Although contingent on external factors, the move would be significant for several reasons. It would forestall sales of Russian debt by other governments. Germany repackaged $5bn of Russian debt for resale, tantamount to new Russian issuance, and effectively removed control of debt management from Russian authorities. The German transaction put Russian bond prices under pressure, increasing borrowing costs for Russian companies. Conversely, if Russia was to make the repayment to creditors, yields on Russian debt would fall.

Analysts have welcomed the move, arguing that allocating surplus funds to debt repayment would eliminate the temptation to spend it on recurrent expenditure.

The debt repayment plan is in itself not the reason why The Banker has selected Alexei Kudrin as Global Finance Minister of the Year; rather, the award recognises Mr Kudrin’s firm hand in maintaining the fiscal prudence and control over spending that has permitted this move. Admittedly, a soaring oil price has helped but it is Mr Kudrin who has steadfastly stashed surplus revenues into the stabilisation fund, which could reach $20bn by the end of 2004. In turn, by saving the windfall, rather than spending it, he has avoided over-heating and the inevitable loss of competitiveness in the economy.

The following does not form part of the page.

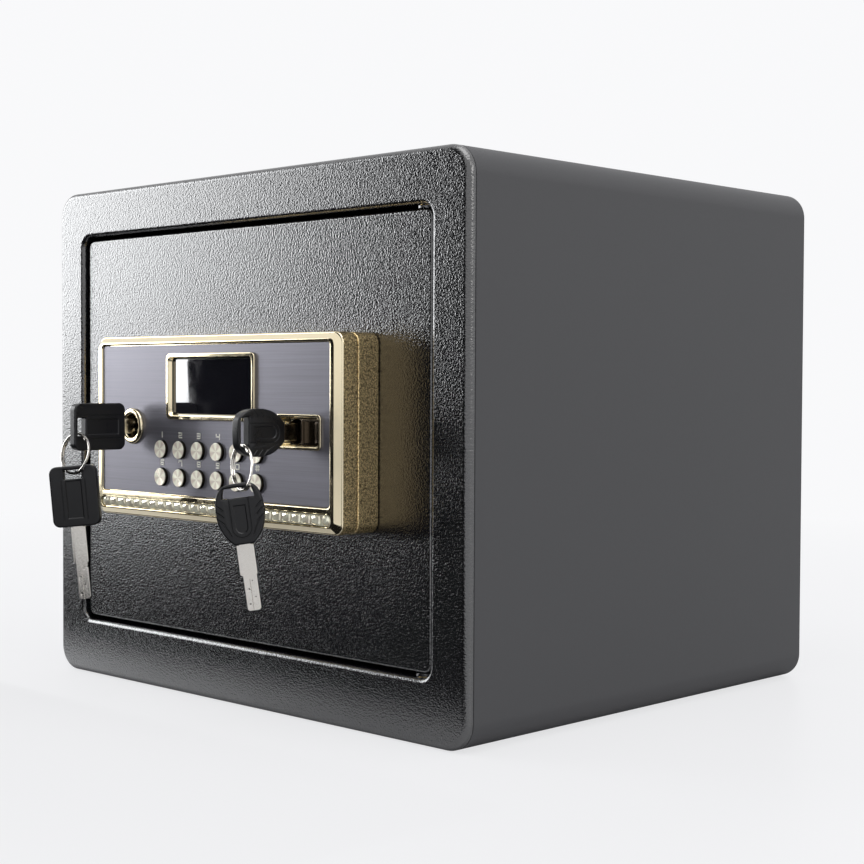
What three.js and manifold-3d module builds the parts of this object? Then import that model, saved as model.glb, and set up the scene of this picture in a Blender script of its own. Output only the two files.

According to Mr Kudrin, each $10bn in debt repayment frees up $700m in revenue that would otherwise be allocated to debt servicing. “Everyone still remembers the year 1998, when Russia failed to meet either its budget targets – they were not met – or its foreign obligations. As a result of the rouble devaluation and a rise in inflation, living standards of the citizens went down substantially. Our budget and tax policy and the creation of the stabilisation fund must prevent these kinds of risks forever,” he recently told the Russian parliament.

Despite recent signals indicating a modest slowdown in the growth of the Russian economy, no-one disputes that the country has moved on considerably from the financial crisis of 1998, when it defaulted on its debt repayments.

Russia needs to diversify away from its dependence on oil to sustain growth in the absence of high oil prices – but there is a reform plan. Mr Kudrin’s success has been to convince creditors and investors that Russia is a responsible and compliant debtor – a crucial first step to building long-term confidence.